▶ [Records for this task]:
============================================================
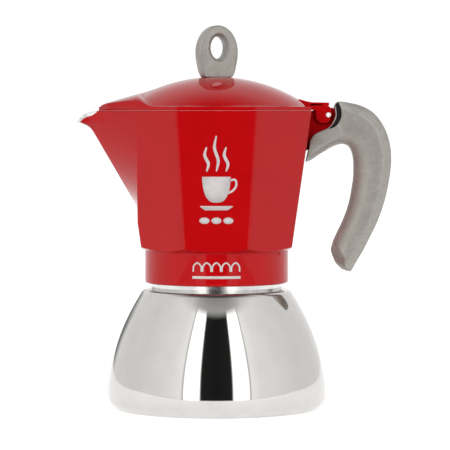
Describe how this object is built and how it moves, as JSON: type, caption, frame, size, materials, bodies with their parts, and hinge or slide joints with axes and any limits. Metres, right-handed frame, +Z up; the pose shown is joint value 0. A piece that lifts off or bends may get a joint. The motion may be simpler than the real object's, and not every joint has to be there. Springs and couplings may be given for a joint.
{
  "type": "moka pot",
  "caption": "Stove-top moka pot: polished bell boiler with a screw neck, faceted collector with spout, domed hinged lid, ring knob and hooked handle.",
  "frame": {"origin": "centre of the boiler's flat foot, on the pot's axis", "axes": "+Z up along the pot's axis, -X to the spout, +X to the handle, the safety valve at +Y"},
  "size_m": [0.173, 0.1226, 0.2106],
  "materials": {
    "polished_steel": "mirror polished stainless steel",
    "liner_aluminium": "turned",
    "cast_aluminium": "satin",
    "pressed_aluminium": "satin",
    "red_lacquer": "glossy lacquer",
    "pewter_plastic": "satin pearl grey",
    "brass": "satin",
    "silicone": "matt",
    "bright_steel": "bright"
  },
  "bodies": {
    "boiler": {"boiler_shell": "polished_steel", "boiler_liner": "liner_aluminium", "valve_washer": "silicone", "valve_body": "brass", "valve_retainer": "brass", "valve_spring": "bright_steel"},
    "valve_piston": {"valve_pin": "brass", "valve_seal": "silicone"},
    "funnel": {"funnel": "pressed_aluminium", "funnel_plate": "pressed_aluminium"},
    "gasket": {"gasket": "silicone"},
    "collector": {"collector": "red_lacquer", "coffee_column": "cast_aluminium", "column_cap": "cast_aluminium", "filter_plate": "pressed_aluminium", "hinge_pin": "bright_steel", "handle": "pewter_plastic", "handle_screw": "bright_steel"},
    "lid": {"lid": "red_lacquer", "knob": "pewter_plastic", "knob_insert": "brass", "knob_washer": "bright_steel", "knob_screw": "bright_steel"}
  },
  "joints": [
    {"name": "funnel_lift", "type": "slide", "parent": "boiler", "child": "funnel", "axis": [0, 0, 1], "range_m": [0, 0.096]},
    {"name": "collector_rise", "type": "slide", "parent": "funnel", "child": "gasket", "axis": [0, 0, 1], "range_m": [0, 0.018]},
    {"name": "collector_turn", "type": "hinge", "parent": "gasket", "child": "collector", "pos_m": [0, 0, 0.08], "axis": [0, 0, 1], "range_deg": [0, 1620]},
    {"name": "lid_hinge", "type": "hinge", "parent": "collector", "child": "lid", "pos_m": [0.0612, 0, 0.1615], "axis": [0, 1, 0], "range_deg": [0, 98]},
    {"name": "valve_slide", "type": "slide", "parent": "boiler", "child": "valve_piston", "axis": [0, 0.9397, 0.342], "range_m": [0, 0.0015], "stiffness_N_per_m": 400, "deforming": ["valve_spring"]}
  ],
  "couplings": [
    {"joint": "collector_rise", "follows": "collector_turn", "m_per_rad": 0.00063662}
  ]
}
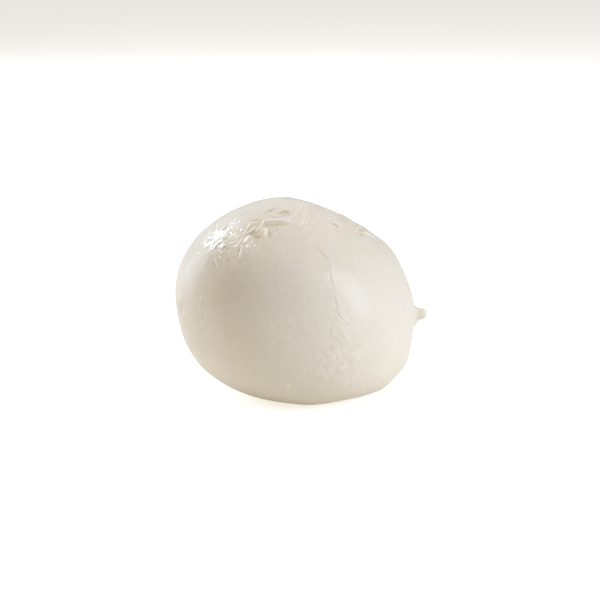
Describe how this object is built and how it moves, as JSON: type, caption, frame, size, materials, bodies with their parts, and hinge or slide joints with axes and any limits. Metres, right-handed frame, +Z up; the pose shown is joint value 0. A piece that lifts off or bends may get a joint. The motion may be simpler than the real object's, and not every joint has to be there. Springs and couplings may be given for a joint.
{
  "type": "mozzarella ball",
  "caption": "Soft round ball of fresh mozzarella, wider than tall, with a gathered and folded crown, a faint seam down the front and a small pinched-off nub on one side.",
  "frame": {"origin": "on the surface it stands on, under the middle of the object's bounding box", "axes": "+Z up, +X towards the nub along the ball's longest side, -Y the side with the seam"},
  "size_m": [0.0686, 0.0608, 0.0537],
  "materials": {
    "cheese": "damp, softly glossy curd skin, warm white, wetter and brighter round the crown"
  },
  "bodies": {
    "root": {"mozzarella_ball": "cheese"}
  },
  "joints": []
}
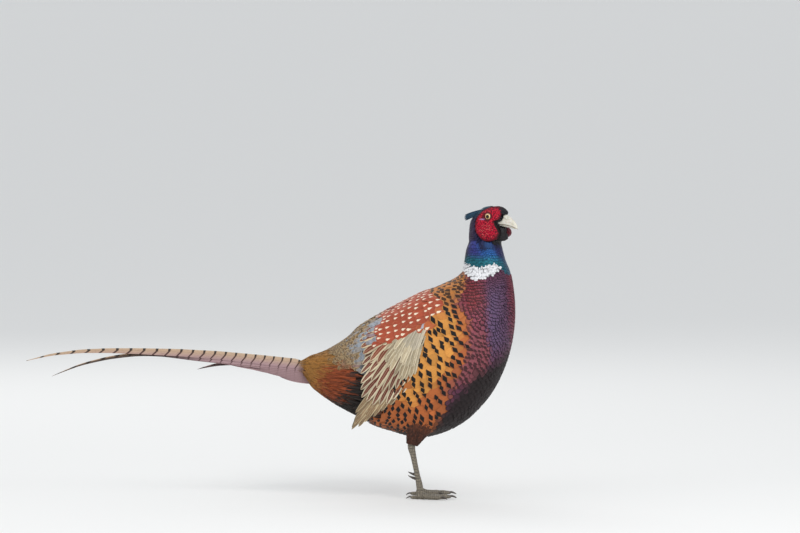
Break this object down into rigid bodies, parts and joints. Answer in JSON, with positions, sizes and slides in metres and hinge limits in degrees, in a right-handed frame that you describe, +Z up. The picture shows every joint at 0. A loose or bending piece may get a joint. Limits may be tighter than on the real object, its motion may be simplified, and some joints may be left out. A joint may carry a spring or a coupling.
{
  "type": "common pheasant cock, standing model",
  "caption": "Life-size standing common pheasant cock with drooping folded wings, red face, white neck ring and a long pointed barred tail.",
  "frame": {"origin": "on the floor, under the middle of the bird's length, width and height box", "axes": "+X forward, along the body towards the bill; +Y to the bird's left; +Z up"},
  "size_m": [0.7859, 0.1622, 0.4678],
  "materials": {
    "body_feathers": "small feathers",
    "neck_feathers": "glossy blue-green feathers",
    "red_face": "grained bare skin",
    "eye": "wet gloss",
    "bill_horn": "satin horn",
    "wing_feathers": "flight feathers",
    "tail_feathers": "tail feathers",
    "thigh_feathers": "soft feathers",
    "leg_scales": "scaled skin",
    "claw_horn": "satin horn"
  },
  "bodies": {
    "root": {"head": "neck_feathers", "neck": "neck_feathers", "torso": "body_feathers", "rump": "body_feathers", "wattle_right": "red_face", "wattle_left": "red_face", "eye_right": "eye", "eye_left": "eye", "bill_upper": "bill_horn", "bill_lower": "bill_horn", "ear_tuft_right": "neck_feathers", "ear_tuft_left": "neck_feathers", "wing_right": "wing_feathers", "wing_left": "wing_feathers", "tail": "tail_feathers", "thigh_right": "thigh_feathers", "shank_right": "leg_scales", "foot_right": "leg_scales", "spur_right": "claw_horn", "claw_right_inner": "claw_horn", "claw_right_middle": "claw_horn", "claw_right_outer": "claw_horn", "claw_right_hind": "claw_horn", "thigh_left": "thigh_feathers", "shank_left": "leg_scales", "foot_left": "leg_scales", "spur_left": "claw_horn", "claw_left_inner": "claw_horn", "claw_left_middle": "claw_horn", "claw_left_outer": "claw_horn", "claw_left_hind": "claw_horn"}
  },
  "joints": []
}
============================================================
▶ [What you will do]: Each line of the listing should be copied exactly.

▶ [Answer for this exercise]:
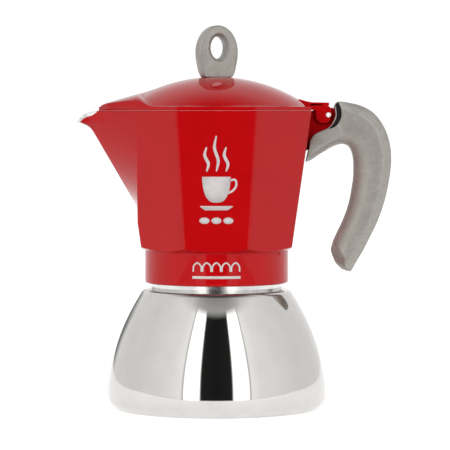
Describe how this object is built and how it moves, as JSON: type, caption, frame, size, materials, bodies with their parts, and hinge or slide joints with axes and any limits. Metres, right-handed frame, +Z up; the pose shown is joint value 0. A piece that lifts off or bends may get a joint. The motion may be simpler than the real object's, and not every joint has to be there. Springs and couplings may be given for a joint.
{
  "type": "moka pot",
  "caption": "Stove-top moka pot: polished bell boiler with a screw neck, faceted collector with spout, domed hinged lid, ring knob and hooked handle.",
  "frame": {"origin": "centre of the boiler's flat foot, on the pot's axis", "axes": "+Z up along the pot's axis, -X to the spout, +X to the handle, the safety valve at +Y"},
  "size_m": [0.173, 0.1226, 0.2106],
  "materials": {
    "polished_steel": "mirror polished stainless steel",
    "liner_aluminium": "turned",
    "cast_aluminium": "satin",
    "pressed_aluminium": "satin",
    "red_lacquer": "glossy lacquer",
    "pewter_plastic": "satin pearl grey",
    "brass": "satin",
    "silicone": "matt",
    "bright_steel": "bright"
  },
  "bodies": {
    "boiler": {"boiler_shell": "polished_steel", "boiler_liner": "liner_aluminium", "valve_washer": "silicone", "valve_body": "brass", "valve_retainer": "brass", "valve_spring": "bright_steel"},
    "valve_piston": {"valve_pin": "brass", "valve_seal": "silicone"},
    "funnel": {"funnel": "pressed_aluminium", "funnel_plate": "pressed_aluminium"},
    "gasket": {"gasket": "silicone"},
    "collector": {"collector": "red_lacquer", "coffee_column": "cast_aluminium", "column_cap": "cast_aluminium", "filter_plate": "pressed_aluminium", "hinge_pin": "bright_steel", "handle": "pewter_plastic", "handle_screw": "bright_steel"},
    "lid": {"lid": "red_lacquer", "knob": "pewter_plastic", "knob_insert": "brass", "knob_washer": "bright_steel", "knob_screw": "bright_steel"}
  },
  "joints": [
    {"name": "funnel_lift", "type": "slide", "parent": "boiler", "child": "funnel", "axis": [0, 0, 1], "range_m": [0, 0.096]},
    {"name": "collector_rise", "type": "slide", "parent": "funnel", "child": "gasket", "axis": [0, 0, 1], "range_m": [0, 0.018]},
    {"name": "collector_turn", "type": "hinge", "parent": "gasket", "child": "collector", "pos_m": [0, 0, 0.08], "axis": [0, 0, 1], "range_deg": [0, 1620]},
    {"name": "lid_hinge", "type": "hinge", "parent": "collector", "child": "lid", "pos_m": [0.0612, 0, 0.1615], "axis": [0, 1, 0], "range_deg": [0, 98]},
    {"name": "valve_slide", "type": "slide", "parent": "boiler", "child": "valve_piston", "axis": [0, 0.9397, 0.342], "range_m": [0, 0.0015], "stiffness_N_per_m": 400, "deforming": ["valve_spring"]}
  ],
  "couplings": [
    {"joint": "collector_rise", "follows": "collector_turn", "m_per_rad": 0.00063662}
  ]
}
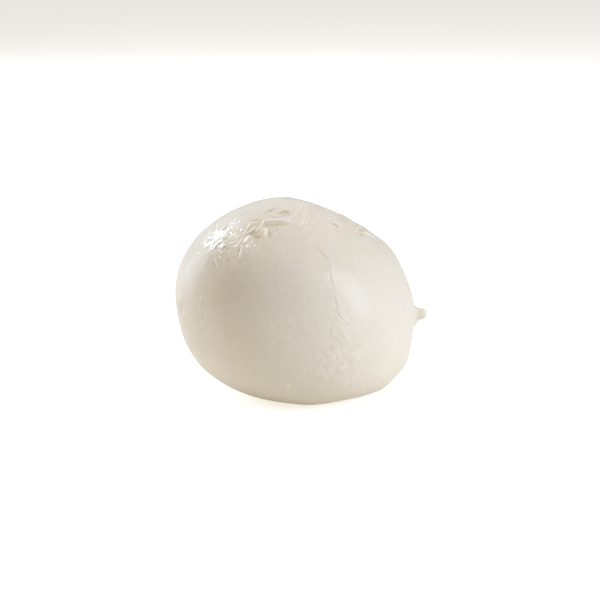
Describe how this object is built and how it moves, as JSON: type, caption, frame, size, materials, bodies with their parts, and hinge or slide joints with axes and any limits. Metres, right-handed frame, +Z up; the pose shown is joint value 0. A piece that lifts off or bends may get a joint. The motion may be simpler than the real object's, and not every joint has to be there. Springs and couplings may be given for a joint.
{
  "type": "mozzarella ball",
  "caption": "Soft round ball of fresh mozzarella, wider than tall, with a gathered and folded crown, a faint seam down the front and a small pinched-off nub on one side.",
  "frame": {"origin": "on the surface it stands on, under the middle of the object's bounding box", "axes": "+Z up, +X towards the nub along the ball's longest side, -Y the side with the seam"},
  "size_m": [0.0686, 0.0608, 0.0537],
  "materials": {
    "cheese": "damp, softly glossy curd skin, warm white, wetter and brighter round the crown"
  },
  "bodies": {
    "root": {"mozzarella_ball": "cheese"}
  },
  "joints": []
}
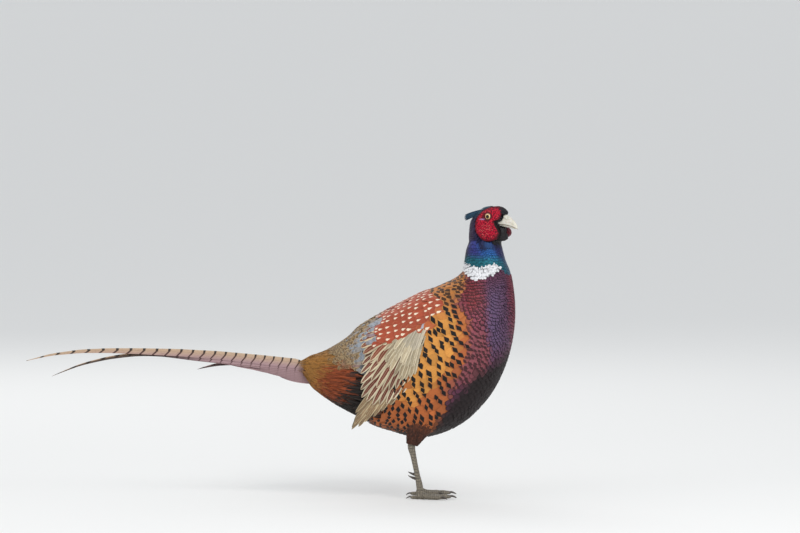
Break this object down into rigid bodies, parts and joints. Answer in JSON, with positions, sizes and slides in metres and hinge limits in degrees, in a right-handed frame that you describe, +Z up. The picture shows every joint at 0. A loose or bending piece may get a joint. Limits may be tighter than on the real object, its motion may be simplified, and some joints may be left out. A joint may carry a spring or a coupling.
{
  "type": "common pheasant cock, standing model",
  "caption": "Life-size standing common pheasant cock with drooping folded wings, red face, white neck ring and a long pointed barred tail.",
  "frame": {"origin": "on the floor, under the middle of the bird's length, width and height box", "axes": "+X forward, along the body towards the bill; +Y to the bird's left; +Z up"},
  "size_m": [0.7859, 0.1622, 0.4678],
  "materials": {
    "body_feathers": "small feathers",
    "neck_feathers": "glossy blue-green feathers",
    "red_face": "grained bare skin",
    "eye": "wet gloss",
    "bill_horn": "satin horn",
    "wing_feathers": "flight feathers",
    "tail_feathers": "tail feathers",
    "thigh_feathers": "soft feathers",
    "leg_scales": "scaled skin",
    "claw_horn": "satin horn"
  },
  "bodies": {
    "root": {"head": "neck_feathers", "neck": "neck_feathers", "torso": "body_feathers", "rump": "body_feathers", "wattle_right": "red_face", "wattle_left": "red_face", "eye_right": "eye", "eye_left": "eye", "bill_upper": "bill_horn", "bill_lower": "bill_horn", "ear_tuft_right": "neck_feathers", "ear_tuft_left": "neck_feathers", "wing_right": "wing_feathers", "wing_left": "wing_feathers", "tail": "tail_feathers", "thigh_right": "thigh_feathers", "shank_right": "leg_scales", "foot_right": "leg_scales", "spur_right": "claw_horn", "claw_right_inner": "claw_horn", "claw_right_middle": "claw_horn", "claw_right_outer": "claw_horn", "claw_right_hind": "claw_horn", "thigh_left": "thigh_feathers", "shank_left": "leg_scales", "foot_left": "leg_scales", "spur_left": "claw_horn", "claw_left_inner": "claw_horn", "claw_left_middle": "claw_horn", "claw_left_outer": "claw_horn", "claw_left_hind": "claw_horn"}
  },
  "joints": []
}